- What needs to be done -
The data must be written out once more, precisely as given.

'''

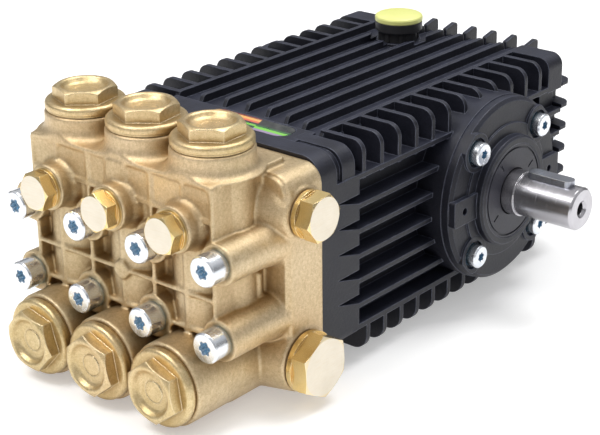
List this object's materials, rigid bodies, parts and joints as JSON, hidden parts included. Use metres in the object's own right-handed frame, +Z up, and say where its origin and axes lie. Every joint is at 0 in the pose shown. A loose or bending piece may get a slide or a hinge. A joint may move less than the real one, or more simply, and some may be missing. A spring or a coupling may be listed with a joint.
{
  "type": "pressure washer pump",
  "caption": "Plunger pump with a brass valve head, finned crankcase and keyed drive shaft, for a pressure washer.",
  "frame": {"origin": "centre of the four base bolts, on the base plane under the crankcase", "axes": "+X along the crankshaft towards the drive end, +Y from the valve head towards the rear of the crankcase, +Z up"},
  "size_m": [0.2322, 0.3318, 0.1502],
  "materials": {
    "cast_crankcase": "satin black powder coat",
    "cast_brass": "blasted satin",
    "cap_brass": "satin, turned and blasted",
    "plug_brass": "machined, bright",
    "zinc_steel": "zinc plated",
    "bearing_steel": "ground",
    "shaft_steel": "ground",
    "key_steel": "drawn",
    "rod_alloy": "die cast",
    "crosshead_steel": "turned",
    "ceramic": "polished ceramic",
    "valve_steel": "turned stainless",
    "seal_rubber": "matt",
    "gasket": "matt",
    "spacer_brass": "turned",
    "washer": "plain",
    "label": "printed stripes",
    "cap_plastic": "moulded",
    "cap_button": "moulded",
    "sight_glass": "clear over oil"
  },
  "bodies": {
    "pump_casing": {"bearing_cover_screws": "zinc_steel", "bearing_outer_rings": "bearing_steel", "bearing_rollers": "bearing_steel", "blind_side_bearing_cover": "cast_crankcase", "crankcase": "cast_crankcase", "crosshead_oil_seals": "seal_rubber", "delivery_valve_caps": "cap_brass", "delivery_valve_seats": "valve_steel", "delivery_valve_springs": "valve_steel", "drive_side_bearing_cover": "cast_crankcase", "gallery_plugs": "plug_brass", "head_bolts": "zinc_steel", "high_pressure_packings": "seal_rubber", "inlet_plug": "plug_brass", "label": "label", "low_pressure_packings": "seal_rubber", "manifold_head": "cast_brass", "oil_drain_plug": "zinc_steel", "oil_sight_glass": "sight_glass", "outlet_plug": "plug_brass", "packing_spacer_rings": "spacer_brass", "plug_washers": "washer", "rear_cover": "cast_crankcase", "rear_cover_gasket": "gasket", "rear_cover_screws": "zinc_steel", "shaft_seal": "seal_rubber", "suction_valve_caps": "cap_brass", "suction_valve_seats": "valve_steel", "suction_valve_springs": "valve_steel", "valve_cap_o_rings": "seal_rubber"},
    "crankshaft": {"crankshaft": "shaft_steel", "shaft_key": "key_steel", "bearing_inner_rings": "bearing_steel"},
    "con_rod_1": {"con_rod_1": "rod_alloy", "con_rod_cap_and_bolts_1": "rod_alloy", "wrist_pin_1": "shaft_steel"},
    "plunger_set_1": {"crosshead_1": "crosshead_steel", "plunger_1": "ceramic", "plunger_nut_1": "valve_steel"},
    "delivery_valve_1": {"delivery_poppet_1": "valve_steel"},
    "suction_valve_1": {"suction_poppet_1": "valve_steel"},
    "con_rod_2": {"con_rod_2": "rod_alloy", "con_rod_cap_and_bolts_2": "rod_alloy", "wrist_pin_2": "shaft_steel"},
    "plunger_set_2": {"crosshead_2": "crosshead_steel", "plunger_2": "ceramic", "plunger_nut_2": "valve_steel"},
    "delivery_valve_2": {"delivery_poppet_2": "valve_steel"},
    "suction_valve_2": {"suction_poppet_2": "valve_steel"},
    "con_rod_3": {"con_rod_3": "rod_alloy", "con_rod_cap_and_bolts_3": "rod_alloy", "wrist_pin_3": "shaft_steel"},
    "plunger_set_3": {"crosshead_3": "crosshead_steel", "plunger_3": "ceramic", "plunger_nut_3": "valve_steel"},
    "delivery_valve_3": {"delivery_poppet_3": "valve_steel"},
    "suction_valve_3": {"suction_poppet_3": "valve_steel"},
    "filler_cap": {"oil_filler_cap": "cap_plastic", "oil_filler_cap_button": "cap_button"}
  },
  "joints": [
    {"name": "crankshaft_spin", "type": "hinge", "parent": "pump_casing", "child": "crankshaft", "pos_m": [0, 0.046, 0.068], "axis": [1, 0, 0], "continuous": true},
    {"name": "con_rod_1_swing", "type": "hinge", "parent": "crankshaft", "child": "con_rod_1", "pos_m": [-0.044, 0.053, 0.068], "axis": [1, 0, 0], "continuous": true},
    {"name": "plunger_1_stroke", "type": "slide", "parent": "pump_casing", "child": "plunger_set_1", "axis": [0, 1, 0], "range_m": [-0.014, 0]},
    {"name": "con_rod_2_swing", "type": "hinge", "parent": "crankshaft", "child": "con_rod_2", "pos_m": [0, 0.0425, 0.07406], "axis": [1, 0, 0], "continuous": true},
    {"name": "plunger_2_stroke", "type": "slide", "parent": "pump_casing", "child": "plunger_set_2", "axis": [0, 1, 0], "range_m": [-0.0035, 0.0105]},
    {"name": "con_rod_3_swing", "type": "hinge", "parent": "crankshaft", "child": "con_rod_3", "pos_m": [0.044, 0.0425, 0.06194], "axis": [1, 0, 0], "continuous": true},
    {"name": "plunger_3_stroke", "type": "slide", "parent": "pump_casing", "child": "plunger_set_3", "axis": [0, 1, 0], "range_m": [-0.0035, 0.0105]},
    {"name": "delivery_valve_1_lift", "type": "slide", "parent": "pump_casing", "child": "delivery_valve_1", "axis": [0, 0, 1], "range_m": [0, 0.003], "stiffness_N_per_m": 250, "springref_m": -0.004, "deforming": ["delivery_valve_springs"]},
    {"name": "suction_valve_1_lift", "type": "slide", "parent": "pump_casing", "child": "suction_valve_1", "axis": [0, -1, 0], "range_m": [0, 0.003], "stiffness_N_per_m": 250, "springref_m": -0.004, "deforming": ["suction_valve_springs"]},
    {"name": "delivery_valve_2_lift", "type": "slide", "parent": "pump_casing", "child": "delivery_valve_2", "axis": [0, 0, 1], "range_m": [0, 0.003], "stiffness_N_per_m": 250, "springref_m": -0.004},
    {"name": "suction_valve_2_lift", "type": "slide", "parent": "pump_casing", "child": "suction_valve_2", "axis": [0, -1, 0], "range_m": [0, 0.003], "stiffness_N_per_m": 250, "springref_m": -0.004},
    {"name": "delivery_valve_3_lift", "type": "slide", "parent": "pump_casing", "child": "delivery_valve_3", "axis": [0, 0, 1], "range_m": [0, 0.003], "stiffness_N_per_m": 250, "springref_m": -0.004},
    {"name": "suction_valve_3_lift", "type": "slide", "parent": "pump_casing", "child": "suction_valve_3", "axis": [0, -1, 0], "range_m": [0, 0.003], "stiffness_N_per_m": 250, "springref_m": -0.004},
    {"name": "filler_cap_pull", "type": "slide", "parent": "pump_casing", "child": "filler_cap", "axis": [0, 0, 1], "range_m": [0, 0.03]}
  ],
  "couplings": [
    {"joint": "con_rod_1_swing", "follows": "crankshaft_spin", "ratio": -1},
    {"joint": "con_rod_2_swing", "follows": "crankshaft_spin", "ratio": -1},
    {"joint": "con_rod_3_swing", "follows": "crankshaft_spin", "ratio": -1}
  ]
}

'''

- Reply to the exercise -
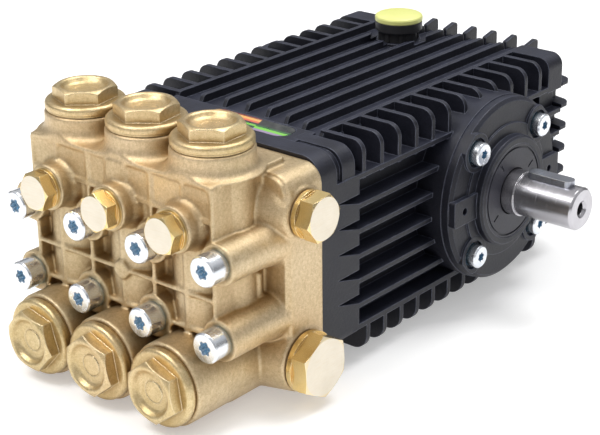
List this object's materials, rigid bodies, parts and joints as JSON, hidden parts included. Use metres in the object's own right-handed frame, +Z up, and say where its origin and axes lie. Every joint is at 0 in the pose shown. A loose or bending piece may get a slide or a hinge. A joint may move less than the real one, or more simply, and some may be missing. A spring or a coupling may be listed with a joint.
{
  "type": "pressure washer pump",
  "caption": "Plunger pump with a brass valve head, finned crankcase and keyed drive shaft, for a pressure washer.",
  "frame": {"origin": "centre of the four base bolts, on the base plane under the crankcase", "axes": "+X along the crankshaft towards the drive end, +Y from the valve head towards the rear of the crankcase, +Z up"},
  "size_m": [0.2322, 0.3318, 0.1502],
  "materials": {
    "cast_crankcase": "satin black powder coat",
    "cast_brass": "blasted satin",
    "cap_brass": "satin, turned and blasted",
    "plug_brass": "machined, bright",
    "zinc_steel": "zinc plated",
    "bearing_steel": "ground",
    "shaft_steel": "ground",
    "key_steel": "drawn",
    "rod_alloy": "die cast",
    "crosshead_steel": "turned",
    "ceramic": "polished ceramic",
    "valve_steel": "turned stainless",
    "seal_rubber": "matt",
    "gasket": "matt",
    "spacer_brass": "turned",
    "washer": "plain",
    "label": "printed stripes",
    "cap_plastic": "moulded",
    "cap_button": "moulded",
    "sight_glass": "clear over oil"
  },
  "bodies": {
    "pump_casing": {"bearing_cover_screws": "zinc_steel", "bearing_outer_rings": "bearing_steel", "bearing_rollers": "bearing_steel", "blind_side_bearing_cover": "cast_crankcase", "crankcase": "cast_crankcase", "crosshead_oil_seals": "seal_rubber", "delivery_valve_caps": "cap_brass", "delivery_valve_seats": "valve_steel", "delivery_valve_springs": "valve_steel", "drive_side_bearing_cover": "cast_crankcase", "gallery_plugs": "plug_brass", "head_bolts": "zinc_steel", "high_pressure_packings": "seal_rubber", "inlet_plug": "plug_brass", "label": "label", "low_pressure_packings": "seal_rubber", "manifold_head": "cast_brass", "oil_drain_plug": "zinc_steel", "oil_sight_glass": "sight_glass", "outlet_plug": "plug_brass", "packing_spacer_rings": "spacer_brass", "plug_washers": "washer", "rear_cover": "cast_crankcase", "rear_cover_gasket": "gasket", "rear_cover_screws": "zinc_steel", "shaft_seal": "seal_rubber", "suction_valve_caps": "cap_brass", "suction_valve_seats": "valve_steel", "suction_valve_springs": "valve_steel", "valve_cap_o_rings": "seal_rubber"},
    "crankshaft": {"crankshaft": "shaft_steel", "shaft_key": "key_steel", "bearing_inner_rings": "bearing_steel"},
    "con_rod_1": {"con_rod_1": "rod_alloy", "con_rod_cap_and_bolts_1": "rod_alloy", "wrist_pin_1": "shaft_steel"},
    "plunger_set_1": {"crosshead_1": "crosshead_steel", "plunger_1": "ceramic", "plunger_nut_1": "valve_steel"},
    "delivery_valve_1": {"delivery_poppet_1": "valve_steel"},
    "suction_valve_1": {"suction_poppet_1": "valve_steel"},
    "con_rod_2": {"con_rod_2": "rod_alloy", "con_rod_cap_and_bolts_2": "rod_alloy", "wrist_pin_2": "shaft_steel"},
    "plunger_set_2": {"crosshead_2": "crosshead_steel", "plunger_2": "ceramic", "plunger_nut_2": "valve_steel"},
    "delivery_valve_2": {"delivery_poppet_2": "valve_steel"},
    "suction_valve_2": {"suction_poppet_2": "valve_steel"},
    "con_rod_3": {"con_rod_3": "rod_alloy", "con_rod_cap_and_bolts_3": "rod_alloy", "wrist_pin_3": "shaft_steel"},
    "plunger_set_3": {"crosshead_3": "crosshead_steel", "plunger_3": "ceramic", "plunger_nut_3": "valve_steel"},
    "delivery_valve_3": {"delivery_poppet_3": "valve_steel"},
    "suction_valve_3": {"suction_poppet_3": "valve_steel"},
    "filler_cap": {"oil_filler_cap": "cap_plastic", "oil_filler_cap_button": "cap_button"}
  },
  "joints": [
    {"name": "crankshaft_spin", "type": "hinge", "parent": "pump_casing", "child": "crankshaft", "pos_m": [0, 0.046, 0.068], "axis": [1, 0, 0], "continuous": true},
    {"name": "con_rod_1_swing", "type": "hinge", "parent": "crankshaft", "child": "con_rod_1", "pos_m": [-0.044, 0.053, 0.068], "axis": [1, 0, 0], "continuous": true},
    {"name": "plunger_1_stroke", "type": "slide", "parent": "pump_casing", "child": "plunger_set_1", "axis": [0, 1, 0], "range_m": [-0.014, 0]},
    {"name": "con_rod_2_swing", "type": "hinge", "parent": "crankshaft", "child": "con_rod_2", "pos_m": [0, 0.0425, 0.07406], "axis": [1, 0, 0], "continuous": true},
    {"name": "plunger_2_stroke", "type": "slide", "parent": "pump_casing", "child": "plunger_set_2", "axis": [0, 1, 0], "range_m": [-0.0035, 0.0105]},
    {"name": "con_rod_3_swing", "type": "hinge", "parent": "crankshaft", "child": "con_rod_3", "pos_m": [0.044, 0.0425, 0.06194], "axis": [1, 0, 0], "continuous": true},
    {"name": "plunger_3_stroke", "type": "slide", "parent": "pump_casing", "child": "plunger_set_3", "axis": [0, 1, 0], "range_m": [-0.0035, 0.0105]},
    {"name": "delivery_valve_1_lift", "type": "slide", "parent": "pump_casing", "child": "delivery_valve_1", "axis": [0, 0, 1], "range_m": [0, 0.003], "stiffness_N_per_m": 250, "springref_m": -0.004, "deforming": ["delivery_valve_springs"]},
    {"name": "suction_valve_1_lift", "type": "slide", "parent": "pump_casing", "child": "suction_valve_1", "axis": [0, -1, 0], "range_m": [0, 0.003], "stiffness_N_per_m": 250, "springref_m": -0.004, "deforming": ["suction_valve_springs"]},
    {"name": "delivery_valve_2_lift", "type": "slide", "parent": "pump_casing", "child": "delivery_valve_2", "axis": [0, 0, 1], "range_m": [0, 0.003], "stiffness_N_per_m": 250, "springref_m": -0.004},
    {"name": "suction_valve_2_lift", "type": "slide", "parent": "pump_casing", "child": "suction_valve_2", "axis": [0, -1, 0], "range_m": [0, 0.003], "stiffness_N_per_m": 250, "springref_m": -0.004},
    {"name": "delivery_valve_3_lift", "type": "slide", "parent": "pump_casing", "child": "delivery_valve_3", "axis": [0, 0, 1], "range_m": [0, 0.003], "stiffness_N_per_m": 250, "springref_m": -0.004},
    {"name": "suction_valve_3_lift", "type": "slide", "parent": "pump_casing", "child": "suction_valve_3", "axis": [0, -1, 0], "range_m": [0, 0.003], "stiffness_N_per_m": 250, "springref_m": -0.004},
    {"name": "filler_cap_pull", "type": "slide", "parent": "pump_casing", "child": "filler_cap", "axis": [0, 0, 1], "range_m": [0, 0.03]}
  ],
  "couplings": [
    {"joint": "con_rod_1_swing", "follows": "crankshaft_spin", "ratio": -1},
    {"joint": "con_rod_2_swing", "follows": "crankshaft_spin", "ratio": -1},
    {"joint": "con_rod_3_swing", "follows": "crankshaft_spin", "ratio": -1}
  ]
}